The EFSF sources said the “loan specific cash buffer” linked to the €5 billion bond was less than forecast when the Government requested the loan because the bond was raised at a low price. Japan’s finance ministry subscribed for more than €1 billion of that issue, with Asian investors generally taking up 38 per cent of the issue.

German investors are believed to have taken 12 per cent of the issue, Nordic investors 9 per cent, French investors 7 per cent, Benelux-based investors 6 per cent and north Americans 2 per cent.

It is believed central banks bought 43 per cent, fund managers 31 per cent, commercial banks 13 per cent and insurers 6 per cent. Pension funds took 3 per cent.

The EFSF’s next bond issue for Ireland will be in the second quarter of the year, and it plans to tap the markets again in the third quarter.

Subject to market conditions, the fund may issue a 10-year bond between €3 billion and €5 billion when next it issues a bond.

The market for 10-year money is smaller than the five-year market.

Source: http://www.irishtimes.com

Monday, January 24, 2011

Demand sky-high for EFSF debt

Europe’s bail-out fund is expected to be flooded with orders for the eurozone’s debut bond issue on Tuesday as investors around the globe rush to buy the debt in spite of the region’s crisis.

The European financial stability facility will raise the maximum allotted amount of €5bn in five-year bonds.
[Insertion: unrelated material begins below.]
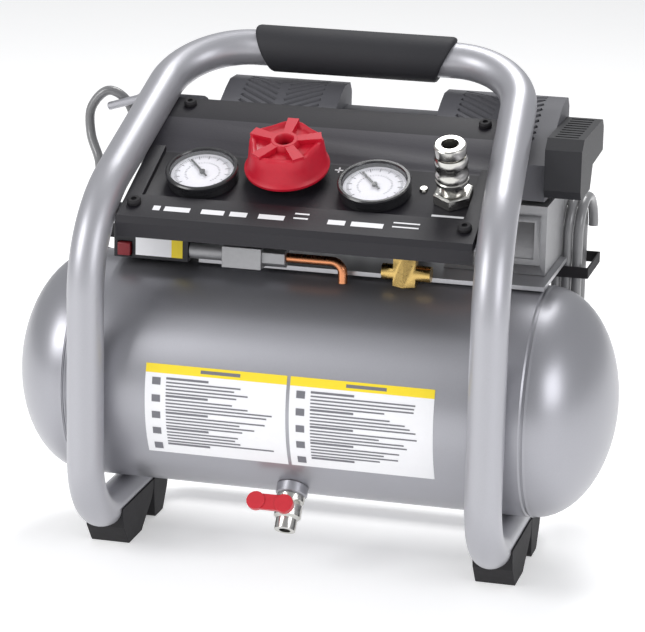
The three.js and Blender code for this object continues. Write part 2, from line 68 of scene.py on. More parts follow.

On Monday investors had already placed initial bids of more than €20bn before order books opened early on Tuesday.

Order books were expected to open at 8am London time and some bankers said the books for the issue could fill up in less than an hour.

The landmark issue, which could pave the way to a common eurozone bond, is proving even more popular than a European Union deal, which priced this month and saw order books rise to €20bn.

One banker said: “Investors love these bonds because they offer the safety of a triple A credit, while at the same time they provide a bit of extra yield over German Bunds.”

A leading investor said: “We are buyers of this debt as it is a simple way to get exposure to the eurozone. It is also as safe as houses as it is backed by Germany and won’t ever default.”

The strong demand means the bond, which will mature in July 2016 and is being managed by Citigroup, HSBC and Société Générale, is likely to price at lower yields than the EU bond, which was sold at 70 basis points over German Bunds. This is much lower than Italian and Spanish debt.

The lower-than-expected yields have prompted some strategists to urge policymakers to consider lowering the cost of bail-out loans to countries that need them. These are currently charged at about 300bp over Bunds.

Strategists hope a successful auction will ease tensions further in the eurozone bond markets, which have seen an improvement in sentiment on hopes that the EFSF will be reformed and possibly increased in size to ensure enough money is available in the event of a deepening of the crisis.

The bond is likely to be bought mainly by European funds, though Asian and Middle Eastern investors are expected to buy about 30 per cent of the paper.

More than 400 sovereign and private funds dialled into a conference call with Klaus Regling, head of the EFSF, in advance of Tuesday’s issue, and many signalled that they would be buyers of the bond.

Japan says it wants to buy 20 per cent of the issue, while sovereign wealth funds and central banks in Russia, China and other parts of Asia are expected bid, according to people familiar with the deal.

This month, some bankers expressed worries that the bond could suffer because of the structure of the EFSF, which is guaranteed by member states and has €440bn at its disposal.

But these worries failed to be borne out and investors have not let political uncertainty in Ireland damp enthusiasm for the bond.

The European Commission has said as much as €34.1bn will be raised for Ireland in 2011, €14.9bn of it by Europe’s two financial aid funds.